Dal 1575 in poi il convento e la chiesa di Nostra Signora della Misericordia diventano parte integrante del disegno per l'organizzazione dello spazio urbano di Loano, insieme al palazzo principesco, al complesso conventuale del Carmelo, ai giardini e al grande viale alberato percorso da fontane. Una prima chiesa con annesso convento, terminata nel 1581, è affidata ai Frati di San Francesco da Paola, subito sostituiti nel 1582 dagli Agostiniani della Congregazione di Santa Maria della Consolazione. Nonostante la soddisfatta relazione del visitatore apostolico monsignor Mascardi, del 1586, che riserva parole di elogio anche per i due benefattori, Giovanni Andrea Doria I, nipote dell'ammiraglio Andrea Doria, e la moglie Zenobia Del Carretto, nel 1588, viene posta la prima pietra di una nuova più grande chiesa, sempre su progetto di Giovanni Ponzello, architetto del Principe e allievo di Gaelazzo Alessi, in collaborazione con il maestro Giuseppe da Lucca. La seconda chiesa è terminata nel 1598, dotata di tre navate divise da colonne in pietra di Finale, decisamente più grande e ricca di quella precedente, una semplice chiesa "campestre" con "pareti intonacate e imbiancate, decentissima e devota" (Sacro e Vago giardinello, tomo I, f. 564); l'ultimazione della fabbrica viene addirittura annunciata in una lettera che il Principe scrive al cardinale Carlo Borromeo (Roma, Archivio Doria Pamphilj, 65/59).
La costruzione del convento appare invece più protratta nel tempo, inizia infatti nel 1604, un ritardo forse dovuto alla morte di Giovanni Andrea: è infatti noto che tutto il lato Ovest lungo la chiesa, coperto a terrazzo, è costruito solo nel 1638. La Relazione sullo stato dei conventi del 1650 riflette la situazione ormai compiuta: “convento in quadro, canne 16, verso mezzogiorno una loggia coperta con suoi balaustri e all'occidente un'altra anche coperta colla quale è congiunta la chiesa. A oriente ha un dormitorio doppio di sedici camere che servono per forestieri. Il claustro è d'altezza proporzionato col pavimento in pietra di Lavagna, il cortile è diviso in quattro da una crociera di mortella ove sono alberi d'aranci. Contiene nove stanze che servono per refettorio capitolo, cantina, dispensa, cucina, granaro, mandracio, barberia, legnaro”. Abbandonato solo dal 1859 al 1930, ora è sede del Noviziato agostiniano. Vero e proprio fulcro delle costanti attenzioni della committenza è stata, naturalmente, la chiesa con i suoi eleganti spazi.

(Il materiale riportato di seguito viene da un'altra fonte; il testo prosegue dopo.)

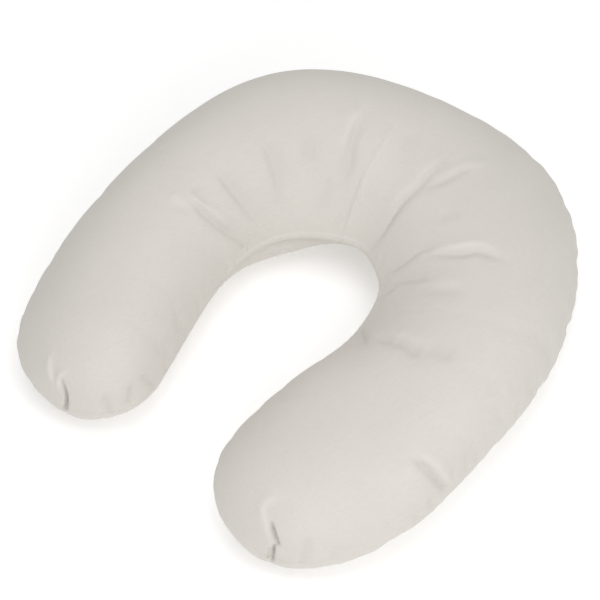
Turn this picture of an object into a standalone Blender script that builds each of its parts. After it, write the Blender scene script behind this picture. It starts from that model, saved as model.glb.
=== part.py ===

Opera perduta di Taddeo Carlone e Batta Orsolino è il "maestoso tabernacolo di bianco marmo, quasi alabastrino, con due riverenti angeli, ch'ammirano et adorano il sacro contenuto" (Sacro e Vago giardinello, tomo I, f. 564); lungo le pareti si aprono ampi nicchi che ospitano le statue della Vergine, dell'Angelo annunziante e dei quattro Evangelisti, “da celebre et insigne scultore superbamente et oculatamente delineate” che il Libro dei Conti ha indicato essere lo scultore originario di Urbino Maestro di Loanoello Sparzo (Roma, Archivio Doria Pamphilj, Libro dei Conti, 1590, 27 agosto). Ancora, le fonti citano preziose tele di Brandimarte, del Calvi, di Piola, di Luca Cambiaso, di Gio Battista Paggi, di Alessandro e Giulio Cesare Semino (Sacro e Vago giardinello, tomo I, f. 564). Solo il Sant'Andrea del Paggi e il Battesimo di Gesù dei fratelli Semino sono ancora sui rispettivi altari.